Time and place are nothing in these matters. It may be that our duties take us into the busiest marts of men. But we can be brooding, not with our brain which would interfere with the proper fulfillment of our duties, but with that inner part of us, and the light may come as a flash. In every aspiration, every reach toward our divine source, we have the constant and unerring help of the law of cyclic return. Ever the wheel moves on, and the impress we make upon the cycles will as surely return upon our consciousness as the "wheel follows the foot of the ox."

How then may we become aware of Divinity, our own inner God, so that its wisdom may enter into our lives? "Humbly, we beseech Thee, O Lord," begins the old hymn.
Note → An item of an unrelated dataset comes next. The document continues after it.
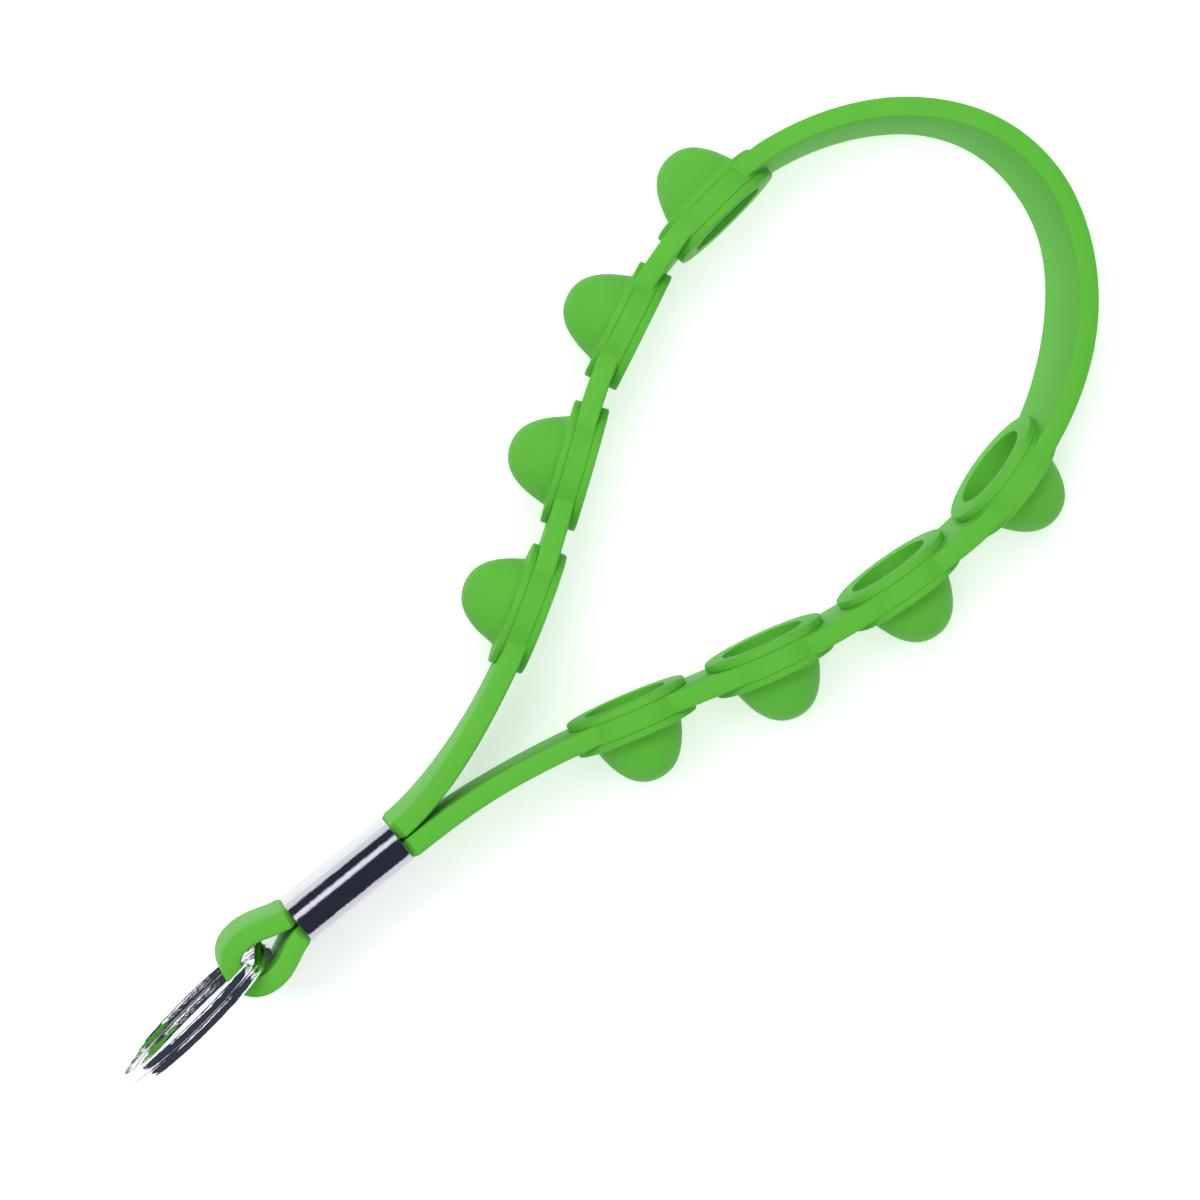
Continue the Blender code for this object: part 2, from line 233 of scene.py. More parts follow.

Without the element of humility, we might as well search elsewhere, for we cannot approach Divinity until we have transmuted the lead of egotism into the gold of humility. Humility is the mark of true discipleship, and without it no genuine aspirant can make progress. To the degree that we can put into practice the qualities of the Divinity within and can increase the potency of those qualities flowing through our working consciousness, to that degree will we tune in to the higher wave-lengths, and in time recognize Divinity everywhere, in every body and in every thing.